Curriculum Online (COL), the Government's initiative to give teachers easy access to digital resources, and the BBC's digital curriculum plans offering free resources on the website have plunged the educational software industry into turmoil.
The Department for Education and Skills was due to launch the website in September but, as TES Online went to press, it had still not revealed a launch date. There are fears it may now be held over until the BETT exhibition in January.
Pressure on the DfES has resulted in it releasing its pound;50 million e-Learning Credits scheme to schools ahead of the COL launch to allow schools to buy new digital learning materials The project has been plagued by technical problems related to the "tagging" of products that allows them to be identified in the database, as well as delays in finalising the terms and conditions of supplier contacts. A DfES spokesman said: "We are committed to ensuring the portal's effectiveness for teachers and therefore want to undertake thorough testing before it goes live."
Ray Barker, director of the British Educational Suppliers Association, said that many schools had stopped buying software as they waited for their e-Learning credits.
He said some schools had already been informed about their e-Leaning credits allocation, while others had not, even though the DfES had written to local education authorities asking them to hold off until the portal was launched.
Schools' reluctance to buy software had created cashflow problems for many software companies and there were fears that some smaller firms could go to the wall.
Nigel Cannon of 2Simple Software believes the industry is needlessly teetering on the brink. "It's absolutely stupid," he said.
His firm has recently launched 2Investigator, which has proved to be very popular among schools, with many orders forthcoming, but very few payments.
"It's a very confusing situation," he said. "Schools don't know whether they have the money or not."
Greeting the news of the u-turn on learning credits, BESA director-general, Dominic Savage said: "It's exactly the right decision for education because it will drive the desire for more software to be used in schools and will help the industry which has been waiting for a long time, even though we knew the reasons. And we think it's a good idea that the portal is fully tested and has the very best materials."
Uncertainty about what free materials the BBC planned to offer is further complicating the situation.
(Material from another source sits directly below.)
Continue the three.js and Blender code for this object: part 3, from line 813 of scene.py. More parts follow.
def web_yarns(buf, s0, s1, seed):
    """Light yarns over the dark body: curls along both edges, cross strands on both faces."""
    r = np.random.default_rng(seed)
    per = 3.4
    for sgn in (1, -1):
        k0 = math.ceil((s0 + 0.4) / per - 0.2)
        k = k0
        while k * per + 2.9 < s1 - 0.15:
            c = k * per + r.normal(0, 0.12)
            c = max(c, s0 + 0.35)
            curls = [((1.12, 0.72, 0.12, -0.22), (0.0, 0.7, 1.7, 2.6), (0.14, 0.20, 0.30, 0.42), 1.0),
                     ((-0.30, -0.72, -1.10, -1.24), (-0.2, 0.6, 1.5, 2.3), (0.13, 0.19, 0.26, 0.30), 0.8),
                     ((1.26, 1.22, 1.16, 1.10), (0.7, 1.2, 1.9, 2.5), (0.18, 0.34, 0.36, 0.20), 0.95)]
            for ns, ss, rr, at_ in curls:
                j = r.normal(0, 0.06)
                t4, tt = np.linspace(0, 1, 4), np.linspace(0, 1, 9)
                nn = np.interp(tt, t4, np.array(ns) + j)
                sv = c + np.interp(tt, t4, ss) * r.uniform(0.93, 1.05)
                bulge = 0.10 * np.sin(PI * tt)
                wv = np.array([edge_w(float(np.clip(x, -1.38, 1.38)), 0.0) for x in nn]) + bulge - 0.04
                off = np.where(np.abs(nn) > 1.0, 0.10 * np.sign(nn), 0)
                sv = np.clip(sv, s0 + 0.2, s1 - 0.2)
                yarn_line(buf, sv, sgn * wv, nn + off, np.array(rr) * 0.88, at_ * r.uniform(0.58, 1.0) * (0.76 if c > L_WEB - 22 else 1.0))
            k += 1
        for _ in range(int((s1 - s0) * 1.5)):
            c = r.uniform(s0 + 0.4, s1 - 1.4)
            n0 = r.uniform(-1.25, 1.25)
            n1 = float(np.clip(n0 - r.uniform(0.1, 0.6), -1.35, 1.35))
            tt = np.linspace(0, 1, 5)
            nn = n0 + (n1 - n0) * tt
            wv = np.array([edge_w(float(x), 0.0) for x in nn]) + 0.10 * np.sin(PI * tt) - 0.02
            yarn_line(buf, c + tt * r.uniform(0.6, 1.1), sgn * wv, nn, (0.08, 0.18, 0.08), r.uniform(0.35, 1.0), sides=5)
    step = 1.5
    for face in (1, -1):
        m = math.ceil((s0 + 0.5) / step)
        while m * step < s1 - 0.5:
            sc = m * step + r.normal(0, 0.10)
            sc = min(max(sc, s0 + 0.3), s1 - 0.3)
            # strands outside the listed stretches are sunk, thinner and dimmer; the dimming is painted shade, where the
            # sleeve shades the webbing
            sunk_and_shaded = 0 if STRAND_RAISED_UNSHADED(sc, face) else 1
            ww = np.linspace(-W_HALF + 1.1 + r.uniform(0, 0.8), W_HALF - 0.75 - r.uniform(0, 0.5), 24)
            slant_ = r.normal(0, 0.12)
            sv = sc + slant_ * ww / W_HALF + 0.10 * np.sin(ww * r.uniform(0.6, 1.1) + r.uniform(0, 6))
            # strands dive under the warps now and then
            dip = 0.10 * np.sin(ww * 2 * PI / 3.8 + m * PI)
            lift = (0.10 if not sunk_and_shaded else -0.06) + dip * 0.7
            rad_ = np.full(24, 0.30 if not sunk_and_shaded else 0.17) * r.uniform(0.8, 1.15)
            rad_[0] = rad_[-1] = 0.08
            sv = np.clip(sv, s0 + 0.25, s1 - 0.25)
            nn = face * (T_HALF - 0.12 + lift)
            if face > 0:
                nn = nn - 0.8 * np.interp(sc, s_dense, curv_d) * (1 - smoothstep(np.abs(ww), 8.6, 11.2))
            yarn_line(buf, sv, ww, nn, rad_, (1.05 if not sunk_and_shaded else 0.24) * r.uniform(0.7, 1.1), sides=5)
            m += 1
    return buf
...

As TES Online went to press, culture secretary Tessa Jowell had still not made a decision on the BBC's digital curriculum.
Last month, the Department of Culture, Media and Sport set up a panel and met with representatives from the DfES, Department of Trade and Industry, software companies and other interested groups including NAACE, the computer advisers' association, to provide more advice to Jowell.
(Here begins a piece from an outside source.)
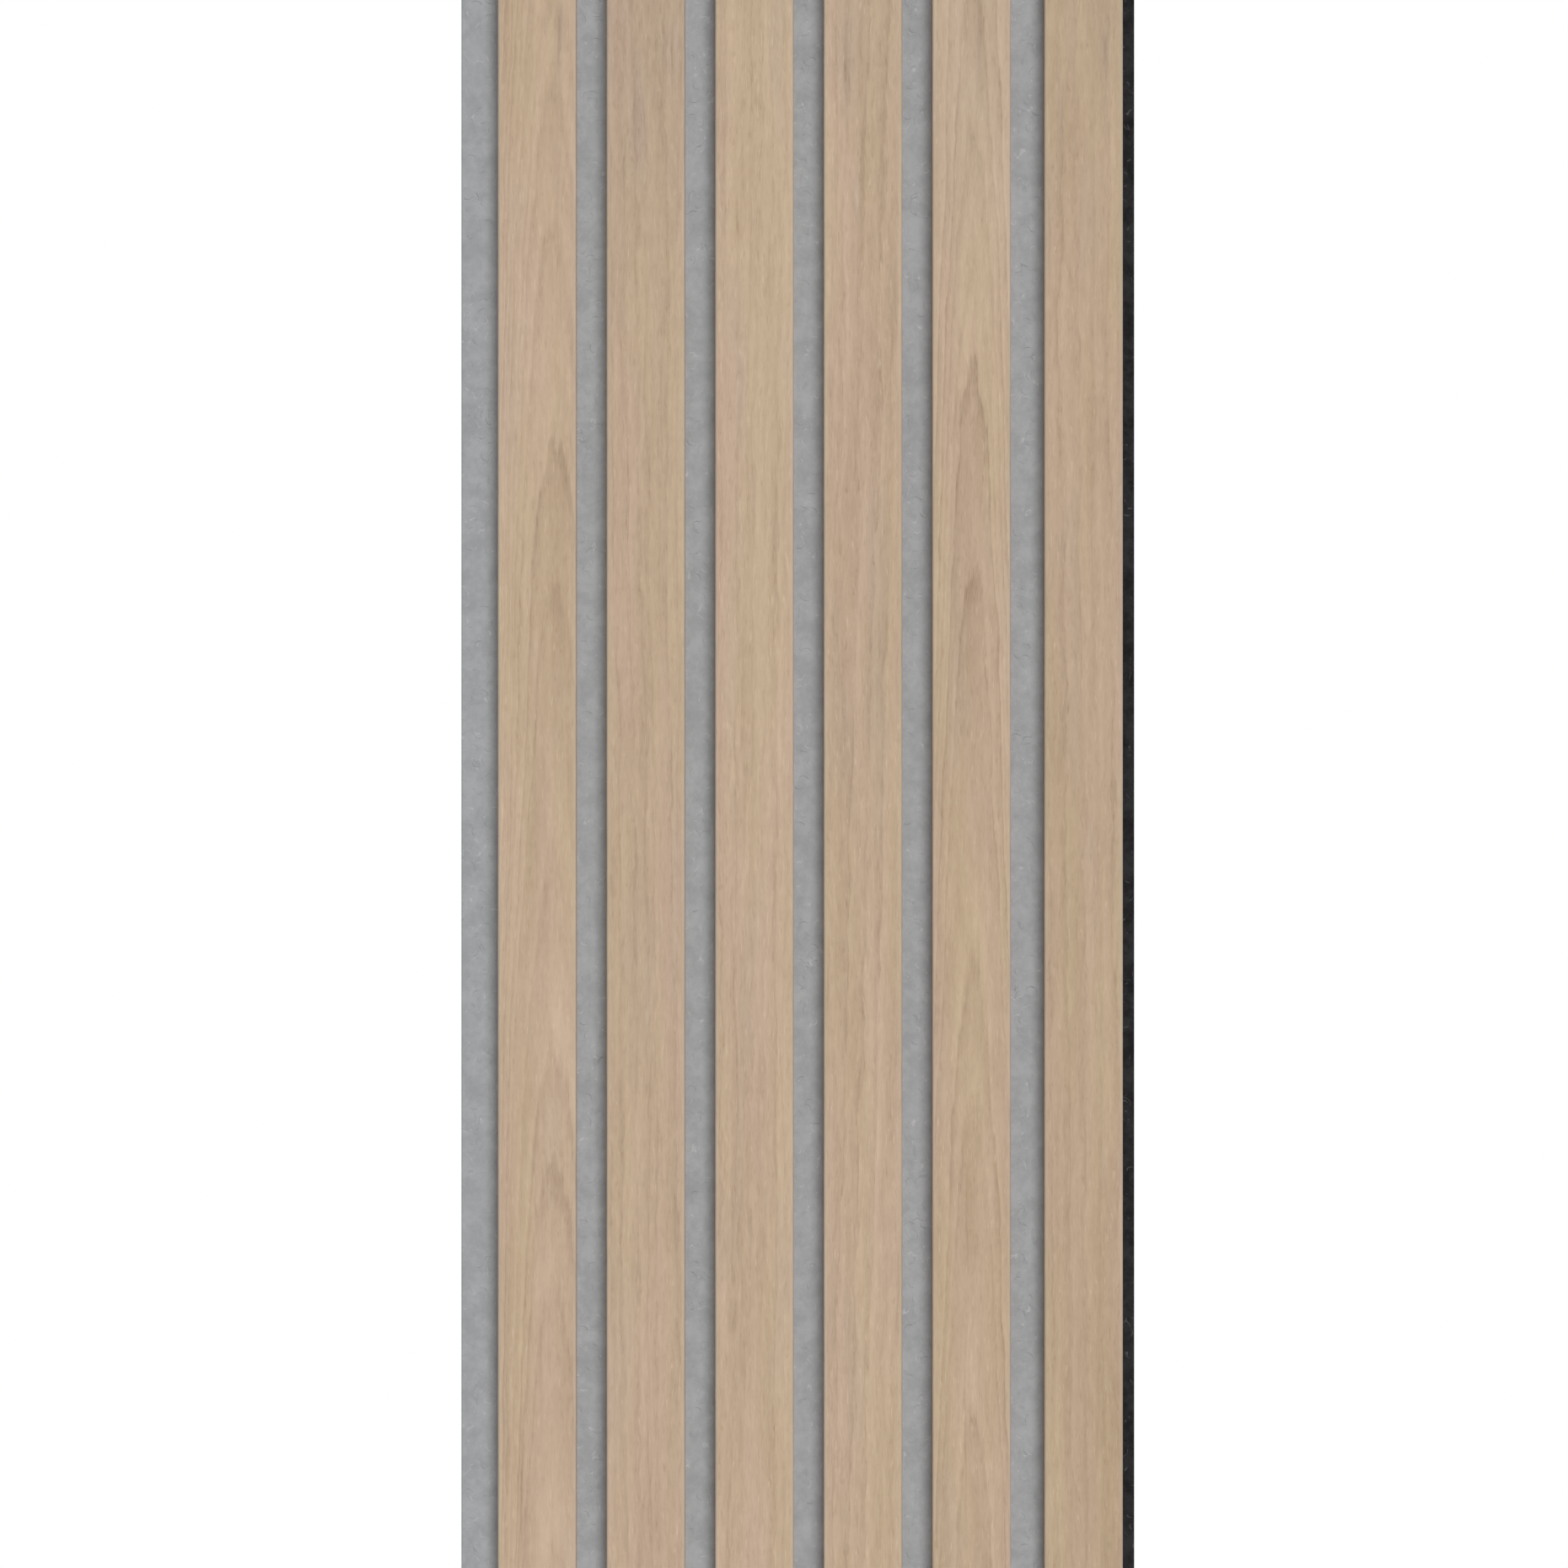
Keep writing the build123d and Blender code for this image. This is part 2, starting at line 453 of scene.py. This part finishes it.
def oak(
    number, rings, heart=0.0, bow=0.0, curl=2.0, slope=0.0, lean=0.0, wander=0.006, ragged=1.0,
    figure=0.2, fibres=0.26, tint=(0, 0, 0), streaks=(), stains=(),
):
    """Oak veneer. A growth ring starts wherever lean * height + slope * (place across) + bow *
    (millimetres from the heart line) ** curl reaches one of the rings' levels, in metres. A streak or
    a stain is given by its place across, height, half width and half length, in millimetres, and by
    how much darker or greyer it is."""
    material, tree, shader = new_material(f"oak veneer {number}")
    m = partial(maths, tree)

    def noise(place, across_mm, along_mm, step, detail=2.0):
        """Soft noise, around 0, that is stretched along the slat."""
        size = [across_mm / 1000, along_mm / 1000, 1.0]
        return m("SUBTRACT", patches(tree, place, size, 20 * number + step, detail), 0.5)

    def shade(red, green, blue):
        return paint(red + tint[0], green + tint[1], blue + tint[2])

    # The fibres don't run dead straight, and everything in the wood follows them.
    sheet = node(tree, "ShaderNodeAttribute", attribute_name="sheet").outputs["Vector"]
    across, along, _ = node(tree, "ShaderNodeSeparateXYZ", {0: sheet}).outputs
    bent = m("MULTIPLY_ADD", noise(sheet, 34, 240, 0, detail=1.0), wander, across)
    bent = m("MULTIPLY_ADD", noise(sheet, 9, 62, 1), 0.0036, bent)
    bent = m("MULTIPLY_ADD", noise(sheet, 2.6, 19, 2), 0.0026 * ragged, bent)
    grain = node(tree, "ShaderNodeCombineXYZ", {0: bent, 1: along}).outputs[0]

    def spot(place, height, half_width, half_length):
        """A soft spot that lies along the grain."""
        beside = m("ABSOLUTE", m("SUBTRACT", bent, place / 1000))
        beyond = m("ABSOLUTE", m("SUBTRACT", along, height / 1000))
        in_width = ramp(tree, beside, 0.0, half_width / 1000, 1.0, 0.0)
        in_length = ramp(tree, beyond, 0.0, half_length / 1000, 1.0, 0.0)
        return m("MULTIPLY", in_width, in_length)

    # The rings. Each starts with a dark line of open early wood, darkens the wood inside it and
    # ends pale.
    from_heart = m("MULTIPLY", m("ABSOLUTE", m("SUBTRACT", bent, heart)), 1000.0)
    level = m("MULTIPLY", m("POWER", from_heart, curl), bow)
    level = m("MULTIPLY_ADD", bent, slope, level)
    level = m("MULTIPLY_ADD", along, lean, level)
    level = m("MULTIPLY_ADD", noise(grain, 0.8, 13, 3, detail=3.0), 0.034 * ragged, level)
    level = m("MULTIPLY_ADD", noise(grain, 3.0, 45, 4), 0.06 * ragged, level)
    inside, outside = far_level, far_level
    for start, strength in rings:
        inside = m("MINIMUM", inside, m("FLOORED_MODULO", m("SUBTRACT", start, level), far_level))
        outside = m("MINIMUM", outside, m("FLOORED_MODULO", m("SUBTRACT", level, start), far_level))
    ring, own = m("ADD", level, inside), 0.0
    for start, strength in rings:
        own = m("MULTIPLY_ADD", m("COMPARE", ring, start, 0.0005), strength, own)
    begun = ramp(tree, inside, 0.0, 0.009)
    line = m("MULTIPLY", begun, ramp(tree, inside, 0.008, 0.026, 1.0, 0.0))
    body = m("MULTIPLY", begun, ramp(tree, inside, 0.010, m("MULTIPLY_ADD", own, 0.16, 0.03), 1.0, 0.0))
    early = m("MULTIPLY", own, m("MULTIPLY_ADD", line, 0.55, m("MULTIPLY", body, 0.42)))
    early = m("MULTIPLY", early, ramp(tree, noise(grain, 9, 80, 5), -0.14, 0.10, 0.45, 1.0))
    pale = m("MULTIPLY", ramp(tree, outside, 0.0, 0.007), ramp(tree, outside, 0.007, 0.045, 1.0, 0.0))

    # The fibres, from single ones to broad bands, and the pores.
    fine = noise(grain, 0.8, 16, 6, detail=3.0)
    light = m("MULTIPLY_ADD", fine, fibres, 0.665)
    for step, (width, length, weight) in enumerate(band_sizes):
        light = m("MULTIPLY_ADD", noise(grain, width, length, 7 + step), weight, light)
    for *where, weight in streaks:
        light = m("MULTIPLY_ADD", spot(*where), -weight, light)
    pores = ramp(tree, noise(grain, 0.42, 6.0, 12, detail=1.0), 0.08, 0.22)
    pores = m("MULTIPLY", pores, m("MULTIPLY_ADD", early, 0.5, 0.5))
    dashes = ramp(tree, noise(grain, 0.5, 8.0, 15, detail=1.0), 0.13, 0.24)
    light = m("MULTIPLY_ADD", early, -figure, light)
    light = m("MULTIPLY_ADD", pale, 0.25 * figure, light)
    light = m("MULTIPLY_ADD", pores, -0.20, light)
    light = m("MULTIPLY_ADD", dashes, 0.21, light)
    rosy = ramp(tree, noise(grain, 16, 200, 13, detail=1.0), -0.12, 0.12)
    grey = m("MULTIPLY_ADD", early, 0.4, ramp(tree, noise(grain, 13, 150, 14), 0.04, 0.24, 0.0, 0.6))
    for *where, weight in stains:
        grey = m("MULTIPLY_ADD", spot(*where), weight, grey)
    darkest = tinted(tree, rosy, shade(158, 130, 100), shade(160, 130, 104.5))
    darkest = tinted(tree, grey, darkest, shade(156, 130, 107))
    lightest = tinted(tree, rosy, shade(217, 193, 161.5), shade(219, 192, 166.5))
    lightest = tinted(tree, grey, lightest, shade(213, 190, 167))

    # The small front edges get a pale painted highlight, and the lacquer is dull where the pores are
    # open.
    from_middle = m("ABSOLUTE", across)
    painted_edge_highlight = ramp(tree, from_middle, 0.0154, 0.0167)
    painted_edge_highlight = m("MULTIPLY", painted_edge_highlight, ramp(tree, from_middle, 0.0172, 0.0184, 0.34, 0.0))
    # The pale painted highlight on the rounded edges is mixed into the wood's colour here.
    colour = tinted(tree, painted_edge_highlight, tinted(tree, light, darkest, lightest), shade(200, 186, 168))
    feed(tree, shader.inputs["Base Color"], colour)

    height = m("MULTIPLY_ADD", pores, -0.8, m("MULTIPLY", fine, 0.25))
    height = m("MULTIPLY_ADD", early, -0.25, height)
    bump = node(tree, "ShaderNodeBump", {"Height": height, "Strength": 0.25, "Distance": 0.0002})
    feed(tree, shader.inputs["Normal"], bump.outputs[0])
    rough = m("MULTIPLY_ADD", pores, 0.18, ramp(tree, fine, -0.2, 0.2, 0.50, 0.60))
    feed(tree, shader.inputs["Roughness"], rough)
    shader.inputs["Specular IOR Level"].default_value = 0.3
    return material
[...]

Steve Bacon, NAACE general secretary, said COL would "play an important role", but believed the BBC's proposals to provide the resources would have a negative effect on the market.
The association urged the culture secretary to restrict the activities of the BBC. Graham Taylor, the Publishers' Association director of education, said that he considered the BBC's proposals to be unacceptable and hoped Jowell would heed the industry's warnings.
Taylor declined to speculate on the consequences if the BBC's plans were approved in their present form. "We hope our arguments will be listened to," he said.
Publishers would be able to cope with a delay to COL's launch as long as e-learning credits were made available to schools immediately, according to Taylor.
A BBC spokesperson admitted that there could be some short-term disruption to the market, but argued that its digital curriculum would help to excite teachers about online resources and increase the number using them in the classroom.
"We're asking people to take a leap of faith," he said.